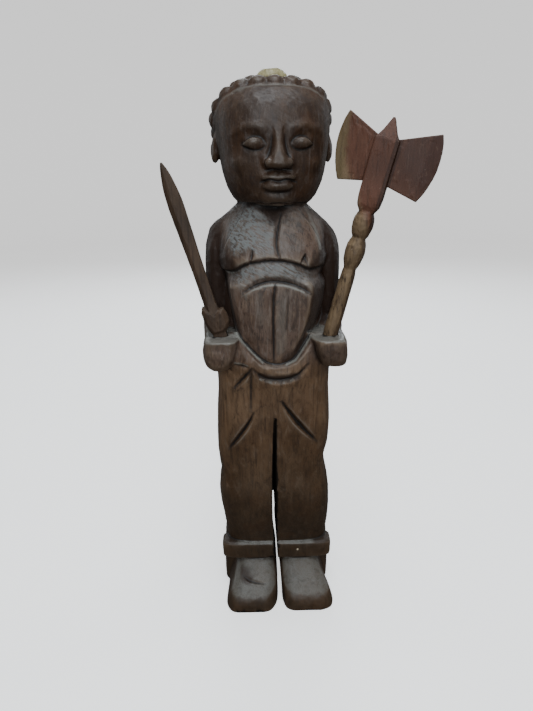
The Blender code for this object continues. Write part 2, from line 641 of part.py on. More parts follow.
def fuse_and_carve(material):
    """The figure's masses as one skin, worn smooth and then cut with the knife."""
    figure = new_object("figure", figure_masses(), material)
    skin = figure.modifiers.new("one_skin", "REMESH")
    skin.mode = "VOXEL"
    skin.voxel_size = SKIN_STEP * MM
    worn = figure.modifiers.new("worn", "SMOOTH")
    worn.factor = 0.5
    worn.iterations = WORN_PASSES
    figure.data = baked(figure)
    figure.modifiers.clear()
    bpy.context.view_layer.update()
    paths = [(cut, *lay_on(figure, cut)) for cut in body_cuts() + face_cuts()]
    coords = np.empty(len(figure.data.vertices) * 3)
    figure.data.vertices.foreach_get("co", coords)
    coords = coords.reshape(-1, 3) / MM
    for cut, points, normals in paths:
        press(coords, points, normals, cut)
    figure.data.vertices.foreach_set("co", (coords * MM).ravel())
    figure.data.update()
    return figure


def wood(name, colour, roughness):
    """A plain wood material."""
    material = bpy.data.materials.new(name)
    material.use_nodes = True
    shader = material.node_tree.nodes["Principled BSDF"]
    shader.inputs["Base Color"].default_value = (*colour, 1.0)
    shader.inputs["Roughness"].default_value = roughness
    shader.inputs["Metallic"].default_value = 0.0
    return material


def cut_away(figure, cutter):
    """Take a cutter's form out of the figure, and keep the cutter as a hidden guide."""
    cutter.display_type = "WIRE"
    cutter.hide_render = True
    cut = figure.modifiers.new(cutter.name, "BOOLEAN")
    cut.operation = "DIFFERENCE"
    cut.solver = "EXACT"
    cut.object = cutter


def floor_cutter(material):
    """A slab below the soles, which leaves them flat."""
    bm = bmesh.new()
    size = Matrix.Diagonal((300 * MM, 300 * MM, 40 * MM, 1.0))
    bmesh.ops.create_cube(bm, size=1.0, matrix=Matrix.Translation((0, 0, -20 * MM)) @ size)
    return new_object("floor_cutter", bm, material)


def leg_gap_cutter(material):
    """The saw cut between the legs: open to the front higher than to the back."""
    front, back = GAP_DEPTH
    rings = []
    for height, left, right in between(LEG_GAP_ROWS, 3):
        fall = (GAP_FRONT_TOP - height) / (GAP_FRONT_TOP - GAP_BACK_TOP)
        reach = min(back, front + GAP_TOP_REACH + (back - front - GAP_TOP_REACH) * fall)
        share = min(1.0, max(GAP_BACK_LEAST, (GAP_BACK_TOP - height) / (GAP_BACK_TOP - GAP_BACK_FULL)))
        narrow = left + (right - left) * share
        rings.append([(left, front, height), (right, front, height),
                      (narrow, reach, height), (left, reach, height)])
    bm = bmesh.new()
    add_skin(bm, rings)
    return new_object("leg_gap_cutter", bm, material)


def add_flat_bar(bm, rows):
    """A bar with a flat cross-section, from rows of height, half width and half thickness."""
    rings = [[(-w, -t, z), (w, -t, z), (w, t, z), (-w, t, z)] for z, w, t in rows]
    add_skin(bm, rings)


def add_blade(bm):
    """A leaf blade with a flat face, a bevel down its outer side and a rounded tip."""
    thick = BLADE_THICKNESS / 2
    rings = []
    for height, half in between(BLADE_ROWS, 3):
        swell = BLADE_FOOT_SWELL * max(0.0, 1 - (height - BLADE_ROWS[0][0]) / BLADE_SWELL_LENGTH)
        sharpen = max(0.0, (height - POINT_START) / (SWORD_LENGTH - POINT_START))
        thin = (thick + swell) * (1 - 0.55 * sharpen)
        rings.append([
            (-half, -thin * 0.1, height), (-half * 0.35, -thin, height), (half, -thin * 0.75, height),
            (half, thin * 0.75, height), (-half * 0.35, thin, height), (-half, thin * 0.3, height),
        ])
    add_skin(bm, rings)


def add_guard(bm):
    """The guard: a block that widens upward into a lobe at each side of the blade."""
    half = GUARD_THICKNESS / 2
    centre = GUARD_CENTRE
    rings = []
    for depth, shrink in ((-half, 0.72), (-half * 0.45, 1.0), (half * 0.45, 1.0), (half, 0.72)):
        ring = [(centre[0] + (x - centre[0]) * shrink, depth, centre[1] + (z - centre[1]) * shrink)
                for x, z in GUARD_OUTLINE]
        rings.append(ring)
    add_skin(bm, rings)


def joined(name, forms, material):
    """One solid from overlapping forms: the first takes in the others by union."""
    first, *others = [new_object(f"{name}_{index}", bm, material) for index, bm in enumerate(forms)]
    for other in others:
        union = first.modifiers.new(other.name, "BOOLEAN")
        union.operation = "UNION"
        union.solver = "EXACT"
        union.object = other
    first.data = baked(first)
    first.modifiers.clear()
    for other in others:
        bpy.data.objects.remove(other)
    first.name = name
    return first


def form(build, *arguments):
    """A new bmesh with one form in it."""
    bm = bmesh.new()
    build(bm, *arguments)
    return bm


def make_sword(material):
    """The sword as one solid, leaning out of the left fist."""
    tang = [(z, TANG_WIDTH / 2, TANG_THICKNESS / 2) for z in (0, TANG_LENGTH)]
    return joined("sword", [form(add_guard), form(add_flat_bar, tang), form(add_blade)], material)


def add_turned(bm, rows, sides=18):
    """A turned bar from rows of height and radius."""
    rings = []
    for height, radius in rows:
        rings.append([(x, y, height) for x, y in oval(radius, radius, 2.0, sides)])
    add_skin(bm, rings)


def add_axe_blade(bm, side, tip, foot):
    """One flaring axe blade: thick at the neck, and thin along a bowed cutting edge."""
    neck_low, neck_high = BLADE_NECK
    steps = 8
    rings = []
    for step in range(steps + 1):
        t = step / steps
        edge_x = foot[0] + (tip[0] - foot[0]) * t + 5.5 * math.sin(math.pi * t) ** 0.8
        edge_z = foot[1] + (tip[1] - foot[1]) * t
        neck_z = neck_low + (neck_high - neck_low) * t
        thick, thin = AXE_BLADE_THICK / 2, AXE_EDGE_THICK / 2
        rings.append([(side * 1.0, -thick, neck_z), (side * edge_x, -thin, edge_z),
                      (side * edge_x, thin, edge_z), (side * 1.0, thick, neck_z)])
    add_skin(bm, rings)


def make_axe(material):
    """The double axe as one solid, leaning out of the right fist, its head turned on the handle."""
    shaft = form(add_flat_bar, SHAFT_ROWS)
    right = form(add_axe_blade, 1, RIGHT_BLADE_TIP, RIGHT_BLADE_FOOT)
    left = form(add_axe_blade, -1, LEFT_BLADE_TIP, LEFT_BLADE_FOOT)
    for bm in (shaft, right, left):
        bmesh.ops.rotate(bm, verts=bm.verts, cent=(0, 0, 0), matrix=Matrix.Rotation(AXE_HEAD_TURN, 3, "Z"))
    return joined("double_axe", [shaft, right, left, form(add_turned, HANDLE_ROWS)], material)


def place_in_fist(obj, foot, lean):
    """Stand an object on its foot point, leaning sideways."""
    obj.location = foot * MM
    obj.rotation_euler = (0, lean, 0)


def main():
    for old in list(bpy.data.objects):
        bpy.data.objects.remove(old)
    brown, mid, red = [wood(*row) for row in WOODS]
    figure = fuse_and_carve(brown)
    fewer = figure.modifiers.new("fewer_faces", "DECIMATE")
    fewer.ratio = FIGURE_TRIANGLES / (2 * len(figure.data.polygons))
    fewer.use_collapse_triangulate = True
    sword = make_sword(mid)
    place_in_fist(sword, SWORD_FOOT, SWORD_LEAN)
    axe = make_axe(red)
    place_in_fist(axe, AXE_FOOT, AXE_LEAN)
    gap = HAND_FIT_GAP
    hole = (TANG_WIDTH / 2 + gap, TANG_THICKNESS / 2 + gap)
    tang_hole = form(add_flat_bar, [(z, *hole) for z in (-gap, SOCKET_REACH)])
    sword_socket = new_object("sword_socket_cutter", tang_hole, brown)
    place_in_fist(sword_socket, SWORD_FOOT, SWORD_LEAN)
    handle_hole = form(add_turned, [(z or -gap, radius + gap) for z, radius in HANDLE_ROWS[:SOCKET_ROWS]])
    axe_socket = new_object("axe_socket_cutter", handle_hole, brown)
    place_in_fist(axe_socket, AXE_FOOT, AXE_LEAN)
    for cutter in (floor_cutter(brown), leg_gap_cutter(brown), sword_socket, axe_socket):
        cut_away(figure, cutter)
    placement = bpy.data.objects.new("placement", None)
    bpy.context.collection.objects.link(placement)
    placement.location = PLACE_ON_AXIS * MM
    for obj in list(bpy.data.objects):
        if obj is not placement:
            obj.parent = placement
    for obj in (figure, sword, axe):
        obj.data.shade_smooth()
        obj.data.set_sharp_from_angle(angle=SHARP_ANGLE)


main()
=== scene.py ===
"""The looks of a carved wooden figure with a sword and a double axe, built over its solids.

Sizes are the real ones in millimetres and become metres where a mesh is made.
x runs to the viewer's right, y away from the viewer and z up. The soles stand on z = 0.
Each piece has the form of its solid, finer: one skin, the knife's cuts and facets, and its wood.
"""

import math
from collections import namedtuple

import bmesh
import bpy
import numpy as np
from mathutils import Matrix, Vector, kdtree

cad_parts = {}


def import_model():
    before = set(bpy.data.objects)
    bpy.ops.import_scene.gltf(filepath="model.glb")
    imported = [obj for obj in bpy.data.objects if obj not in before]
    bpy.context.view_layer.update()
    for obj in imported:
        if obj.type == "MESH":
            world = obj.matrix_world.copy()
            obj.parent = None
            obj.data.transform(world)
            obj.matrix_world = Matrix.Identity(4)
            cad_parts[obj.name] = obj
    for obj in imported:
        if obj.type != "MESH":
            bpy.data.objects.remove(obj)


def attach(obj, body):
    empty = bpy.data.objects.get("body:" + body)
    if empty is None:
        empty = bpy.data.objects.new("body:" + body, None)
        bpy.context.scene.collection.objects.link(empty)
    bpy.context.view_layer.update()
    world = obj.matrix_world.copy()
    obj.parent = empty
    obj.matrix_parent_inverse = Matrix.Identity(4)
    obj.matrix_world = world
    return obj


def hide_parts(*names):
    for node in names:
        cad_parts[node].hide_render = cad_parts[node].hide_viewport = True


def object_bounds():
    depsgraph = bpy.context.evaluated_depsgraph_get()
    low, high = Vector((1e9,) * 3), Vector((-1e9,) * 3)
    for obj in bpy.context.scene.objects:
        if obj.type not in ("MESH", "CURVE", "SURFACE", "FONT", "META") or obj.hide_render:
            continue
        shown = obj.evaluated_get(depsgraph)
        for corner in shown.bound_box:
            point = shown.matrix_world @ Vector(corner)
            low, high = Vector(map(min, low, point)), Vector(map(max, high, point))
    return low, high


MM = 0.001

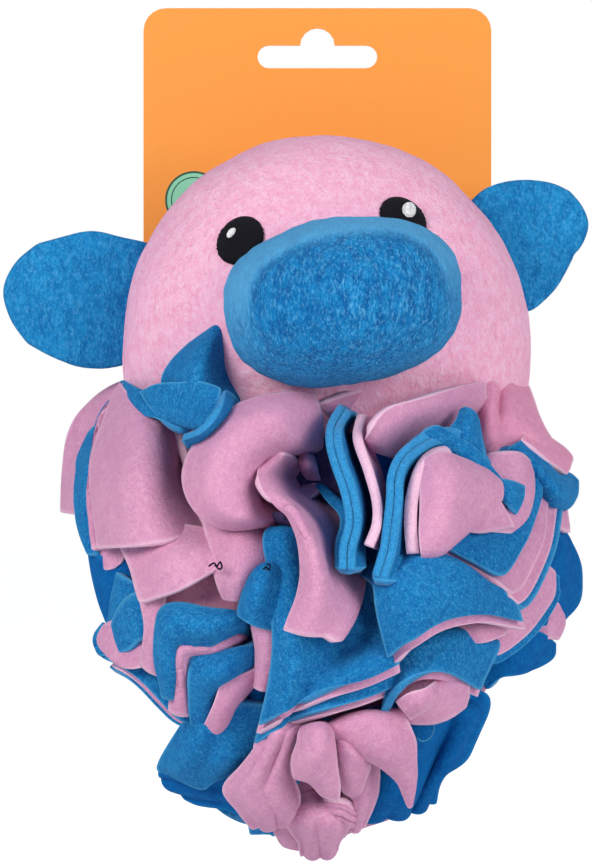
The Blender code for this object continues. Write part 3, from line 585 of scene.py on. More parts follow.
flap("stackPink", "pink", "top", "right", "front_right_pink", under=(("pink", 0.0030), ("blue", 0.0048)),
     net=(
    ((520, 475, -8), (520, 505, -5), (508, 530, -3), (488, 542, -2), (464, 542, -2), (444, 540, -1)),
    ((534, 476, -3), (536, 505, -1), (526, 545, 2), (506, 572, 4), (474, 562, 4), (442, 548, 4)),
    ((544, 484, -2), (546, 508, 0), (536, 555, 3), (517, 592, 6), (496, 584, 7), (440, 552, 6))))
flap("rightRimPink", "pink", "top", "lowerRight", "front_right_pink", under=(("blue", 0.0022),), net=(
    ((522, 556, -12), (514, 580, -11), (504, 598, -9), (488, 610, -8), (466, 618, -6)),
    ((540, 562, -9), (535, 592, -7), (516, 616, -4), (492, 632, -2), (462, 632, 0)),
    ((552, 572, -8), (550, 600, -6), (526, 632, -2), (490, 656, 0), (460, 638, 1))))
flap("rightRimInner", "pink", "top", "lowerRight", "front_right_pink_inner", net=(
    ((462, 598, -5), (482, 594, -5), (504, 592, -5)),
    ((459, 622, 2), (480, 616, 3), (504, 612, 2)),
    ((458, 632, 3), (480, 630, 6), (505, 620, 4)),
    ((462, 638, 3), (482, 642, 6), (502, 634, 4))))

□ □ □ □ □

* _WHAT IS BEING ASKED_:
Your task is to give again the lines from the one containing "handle_hole = form(add_turned, [(z" to the one containing "obj.matrix_parent_inverse = Matrix.Identity(4)", both lines included, exactly and without anything added.

* _THE ANSWER_:
    handle_hole = form(add_turned, [(z or -gap, radius + gap) for z, radius in HANDLE_ROWS[:SOCKET_ROWS]])
    axe_socket = new_object("axe_socket_cutter", handle_hole, brown)
    place_in_fist(axe_socket, AXE_FOOT, AXE_LEAN)
    for cutter in (floor_cutter(brown), leg_gap_cutter(brown), sword_socket, axe_socket):
        cut_away(figure, cutter)
    placement = bpy.data.objects.new("placement", None)
    bpy.context.collection.objects.link(placement)
    placement.location = PLACE_ON_AXIS * MM
    for obj in list(bpy.data.objects):
        if obj is not placement:
            obj.parent = placement
    for obj in (figure, sword, axe):
        obj.data.shade_smooth()
        obj.data.set_sharp_from_angle(angle=SHARP_ANGLE)


main()
=== scene.py ===
"""The looks of a carved wooden figure with a sword and a double axe, built over its solids.

Sizes are the real ones in millimetres and become metres where a mesh is made.
x runs to the viewer's right, y away from the viewer and z up. The soles stand on z = 0.
Each piece has the form of its solid, finer: one skin, the knife's cuts and facets, and its wood.
"""

import math
from collections import namedtuple

import bmesh
import bpy
import numpy as np
from mathutils import Matrix, Vector, kdtree

cad_parts = {}


def import_model():
    before = set(bpy.data.objects)
    bpy.ops.import_scene.gltf(filepath="model.glb")
    imported = [obj for obj in bpy.data.objects if obj not in before]
    bpy.context.view_layer.update()
    for obj in imported:
        if obj.type == "MESH":
            world = obj.matrix_world.copy()
            obj.parent = None
            obj.data.transform(world)
            obj.matrix_world = Matrix.Identity(4)
            cad_parts[obj.name] = obj
    for obj in imported:
        if obj.type != "MESH":
            bpy.data.objects.remove(obj)


def attach(obj, body):
    empty = bpy.data.objects.get("body:" + body)
    if empty is None:
        empty = bpy.data.objects.new("body:" + body, None)
        bpy.context.scene.collection.objects.link(empty)
    bpy.context.view_layer.update()
    world = obj.matrix_world.copy()
    obj.parent = empty
    obj.matrix_parent_inverse = Matrix.Identity(4)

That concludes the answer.